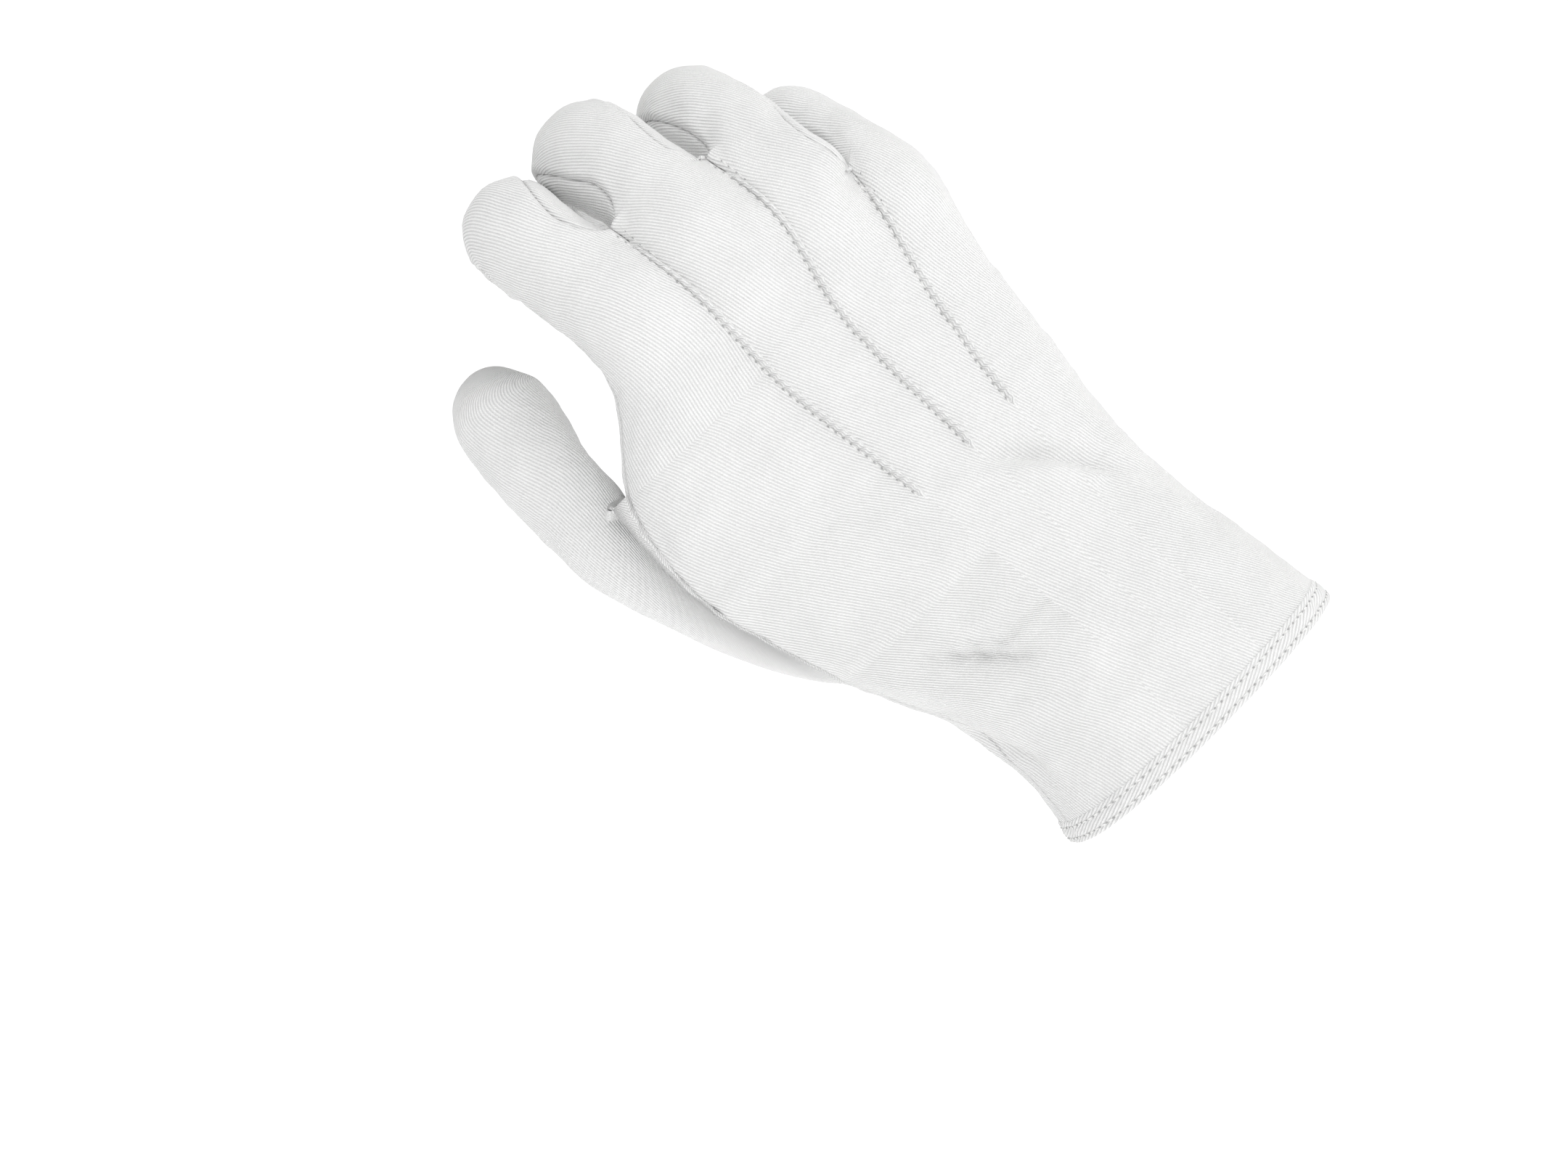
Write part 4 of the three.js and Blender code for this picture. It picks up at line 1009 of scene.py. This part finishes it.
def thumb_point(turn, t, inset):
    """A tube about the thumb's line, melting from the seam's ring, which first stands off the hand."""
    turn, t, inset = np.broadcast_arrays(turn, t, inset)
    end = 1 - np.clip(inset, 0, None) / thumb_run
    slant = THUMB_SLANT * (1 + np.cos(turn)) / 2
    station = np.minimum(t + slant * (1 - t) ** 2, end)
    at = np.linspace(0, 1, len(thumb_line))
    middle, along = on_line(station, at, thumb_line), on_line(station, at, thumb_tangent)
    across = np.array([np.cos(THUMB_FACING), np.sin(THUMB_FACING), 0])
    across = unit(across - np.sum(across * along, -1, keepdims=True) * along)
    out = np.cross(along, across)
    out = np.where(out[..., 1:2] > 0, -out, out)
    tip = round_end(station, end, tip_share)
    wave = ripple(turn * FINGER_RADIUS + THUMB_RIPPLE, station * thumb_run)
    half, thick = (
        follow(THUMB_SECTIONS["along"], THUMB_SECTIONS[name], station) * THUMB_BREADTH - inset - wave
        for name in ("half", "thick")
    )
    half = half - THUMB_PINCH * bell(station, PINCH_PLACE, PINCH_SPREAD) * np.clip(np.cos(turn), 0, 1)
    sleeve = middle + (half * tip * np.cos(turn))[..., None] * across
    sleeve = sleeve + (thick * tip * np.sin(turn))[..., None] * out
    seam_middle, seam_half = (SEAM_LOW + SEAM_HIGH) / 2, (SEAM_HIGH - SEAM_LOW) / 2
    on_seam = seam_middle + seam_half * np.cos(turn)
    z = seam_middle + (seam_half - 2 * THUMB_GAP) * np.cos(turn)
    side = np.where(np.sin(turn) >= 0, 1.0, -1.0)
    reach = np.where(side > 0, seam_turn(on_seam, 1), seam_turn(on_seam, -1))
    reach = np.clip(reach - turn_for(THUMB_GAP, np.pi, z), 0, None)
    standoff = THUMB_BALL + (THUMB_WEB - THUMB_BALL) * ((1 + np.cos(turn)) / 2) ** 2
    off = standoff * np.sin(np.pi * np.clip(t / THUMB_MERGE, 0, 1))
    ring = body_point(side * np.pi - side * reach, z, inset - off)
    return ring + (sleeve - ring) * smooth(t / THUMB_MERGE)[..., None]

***

Directions = Output the listing above exactly as it appears.

Response to this exercise =
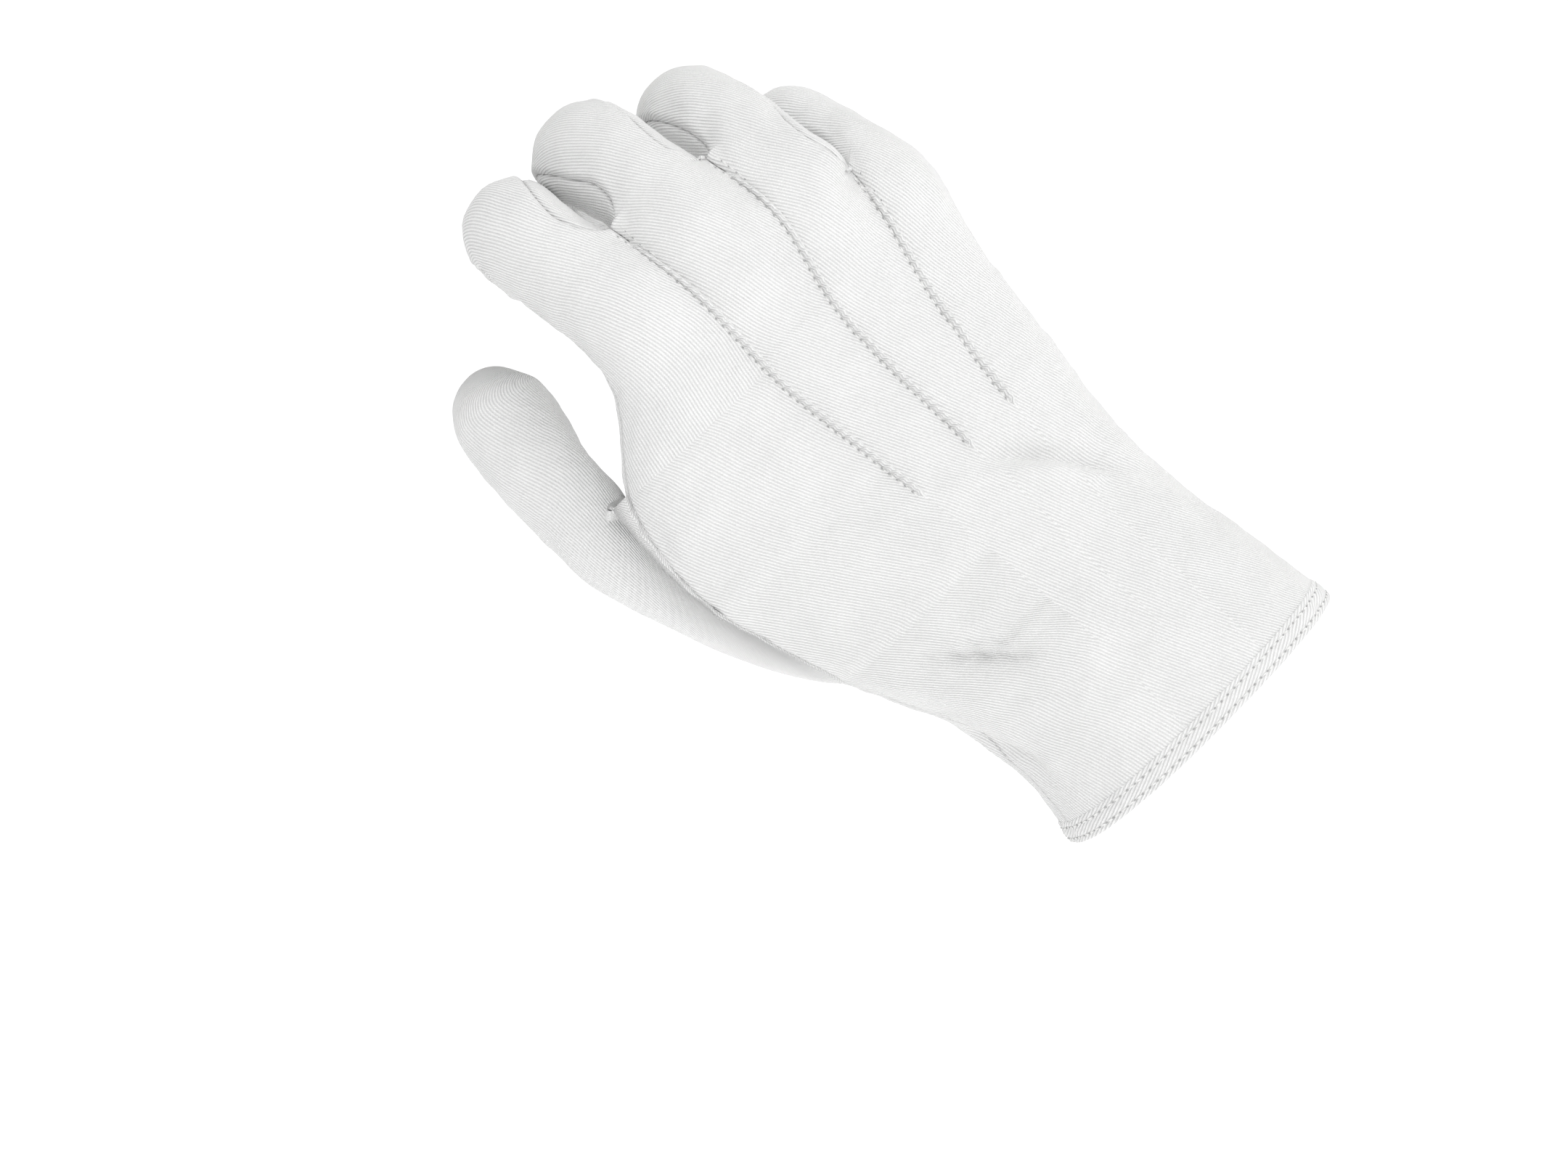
Write part 4 of the three.js and Blender code for this picture. It picks up at line 1009 of scene.py. This part finishes it.
def thumb_point(turn, t, inset):
    """A tube about the thumb's line, melting from the seam's ring, which first stands off the hand."""
    turn, t, inset = np.broadcast_arrays(turn, t, inset)
    end = 1 - np.clip(inset, 0, None) / thumb_run
    slant = THUMB_SLANT * (1 + np.cos(turn)) / 2
    station = np.minimum(t + slant * (1 - t) ** 2, end)
    at = np.linspace(0, 1, len(thumb_line))
    middle, along = on_line(station, at, thumb_line), on_line(station, at, thumb_tangent)
    across = np.array([np.cos(THUMB_FACING), np.sin(THUMB_FACING), 0])
    across = unit(across - np.sum(across * along, -1, keepdims=True) * along)
    out = np.cross(along, across)
    out = np.where(out[..., 1:2] > 0, -out, out)
    tip = round_end(station, end, tip_share)
    wave = ripple(turn * FINGER_RADIUS + THUMB_RIPPLE, station * thumb_run)
    half, thick = (
        follow(THUMB_SECTIONS["along"], THUMB_SECTIONS[name], station) * THUMB_BREADTH - inset - wave
        for name in ("half", "thick")
    )
    half = half - THUMB_PINCH * bell(station, PINCH_PLACE, PINCH_SPREAD) * np.clip(np.cos(turn), 0, 1)
    sleeve = middle + (half * tip * np.cos(turn))[..., None] * across
    sleeve = sleeve + (thick * tip * np.sin(turn))[..., None] * out
    seam_middle, seam_half = (SEAM_LOW + SEAM_HIGH) / 2, (SEAM_HIGH - SEAM_LOW) / 2
    on_seam = seam_middle + seam_half * np.cos(turn)
    z = seam_middle + (seam_half - 2 * THUMB_GAP) * np.cos(turn)
    side = np.where(np.sin(turn) >= 0, 1.0, -1.0)
    reach = np.where(side > 0, seam_turn(on_seam, 1), seam_turn(on_seam, -1))
    reach = np.clip(reach - turn_for(THUMB_GAP, np.pi, z), 0, None)
    standoff = THUMB_BALL + (THUMB_WEB - THUMB_BALL) * ((1 + np.cos(turn)) / 2) ** 2
    off = standoff * np.sin(np.pi * np.clip(t / THUMB_MERGE, 0, 1))
    ring = body_point(side * np.pi - side * reach, z, inset - off)
    return ring + (sleeve - ring) * smooth(t / THUMB_MERGE)[..., None]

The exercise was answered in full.